OAKMONT: Oaks Theater. 310 Allegheny River Blvd.

The Oaks Theater, with its restored, animated marquee and classic art deco style, has been entertaining Oakmont since 1938. It hosts film screenings as well as live events – Adrian Belew played there this summer! This year, get that warm nostalgic holiday feeling from live Christmas concerts, holiday movie trivia and a White Christmas wine tasting.

DORMONT: Hollywood Theater. 1449 Potomac Ave.

The Hollywood Theater in Dormont has seen its fair share of drama, and not just on the screen. Beloved by the community, in 2018 the theater was taken over, some say hostilely, by the Theatre Historical Society of America. They’re home to a longrunning, raucously interactive Rocky Horror Picture Show, as well as certain new releases.

MCKEES ROCKS: Parkway Theater & Film Lounge. 644 Broadway Ave.

Parkway Theater regularly hosts a range of events from a lounge singing comedy variety show to holiday b-movie screenings, as well as trivia and karaoke. They frequently partner with indie movie advocates Jump Cut Theater, whose board includes exiles from the Hollywood Theater takeover.

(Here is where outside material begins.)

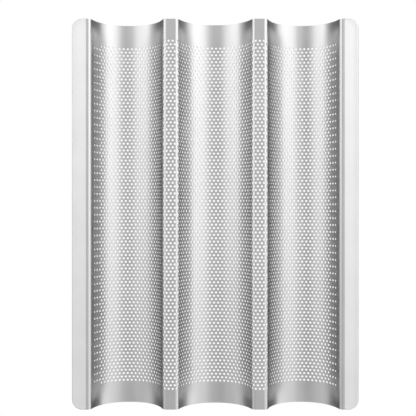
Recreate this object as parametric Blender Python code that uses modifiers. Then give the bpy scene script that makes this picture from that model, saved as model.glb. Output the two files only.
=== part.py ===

The theater is also home to Abjuration Brewing, who focus on American ales made from local ingredients. 

Post-Credits Mentions

MT. LEBANON: Denis Theatre. 685 Washington Rd. 

Neighbors organized to revitalize this classic theater in 2007. Their work is ongoing. For now, they organize virtual screenings and other events to support their mission.

SEWICKLEY: Tull Family Theater. 418 Walnut St.

Modern, community-focused non-profit theater showing a wide range of films, including modern releases. They also focus on accessibility, including sensory-friendly screenings and a workshop series for middle schoolers.

VANDERGRIFT: Riverside Drive In Theatre. 1114 Lees Lake Ln.

Closed for the season. Classic destination for after-dark double features and backseat make out sessions.